マルコによる福音書 14章10~11節 「ユダは救われるのか?」

 ユダは誰であったのか?それはイエスの主だった弟子の12人の一人であり、使徒であり、イエスの活動を担う中心的なメンバーであったことは確かなことです。マルコ3:13以降で12人の選びがあります。田川健三訳では13節【彼自身の望む者を呼び寄せる】19節【イエスを引き渡したのである】とあります。19節を新共同訳では、「裏切ったのである」としていますが、文脈を正しく読むためには田川訳「引き渡す」が分かりやすい。ユダの罪はイエスを引き渡したということです。権力に引き渡しを行ったことにおいて罪がある。そのような役割を与えられてしまっているのです。
 この逆を生きたのはパウロです。彼は非常に熱心なファリサイ派の活動家で、キリスト教徒を敵視していました。キリスト教徒がいると聞けば、あちこちの街に出掛けていって、捕まえて権力に引き渡すことをしていたのです。
 【ダマスコの諸会堂あての手紙を求めた。それは、この道に従う者を見つけ出したら、男女を問わず縛り上げ、エルサレムに連行するためであった。】(使徒9:2)ここでの「連行」とは、引き渡すということです。パウロは、キリスト者を捕まえては引き渡していたのです。【ところが、サウロが旅をしてダマスコに近づいたとき、突然、天からの光が彼の周りを照らした。サウロは地に倒れ、「サウル、サウル、なぜ、わたしを迫害するのか」と呼びかける声を聞いた。「主よ、あなたはどなたですか」と言うと、答えがあった。「わたしは、あなたが迫害しているイエスである。」】(使徒9:3-5)
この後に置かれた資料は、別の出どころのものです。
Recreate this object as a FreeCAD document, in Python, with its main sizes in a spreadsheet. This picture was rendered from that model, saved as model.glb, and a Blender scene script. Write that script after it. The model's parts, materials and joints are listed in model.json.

 これをきっかけにパウロは、サウロから変えられていったのです。引き渡す者から、イエスを宣教するものへと。イスカリオテのユダというのは、道を踏み外した人間であって、イエスに対して罪を犯した人間であることは否定できませんが、10章あたりに集中する弟子批判からすると、罪がすべてユダに集約させられている感はあります。しかし、最初の弟子の招きにおいて「彼自身の望む者を呼び寄せる」、「これと思う人々」をイエス・キリストが呼び寄せていることにおいて招き自体は継続していると判断できます。
 イエス・キリストの三度にわたる受難予告での「引き渡される」という言葉が鍵になります。主イエス・キリストご自身は自らすべての人の罪の贖いとなったのです。この主イエスの意思によって、ユダが引き渡す、そしてパウロがかつてキリスト者を引き渡す、これらの引き渡しを引き受ける仕方で主イエスは自らを引き渡す道を歩んだと読むことができるはずです。
 主イエス自らが引き渡しを行うことによって、身を献げる愛によって、かつてのパウロの行いも赦される。そして、三度にわたってイエスのことを知らないといったペトロの罪も赦される。であれば、当然イエスを引き渡したユダは赦される。このような意味でユダは彼岸において救われるのです。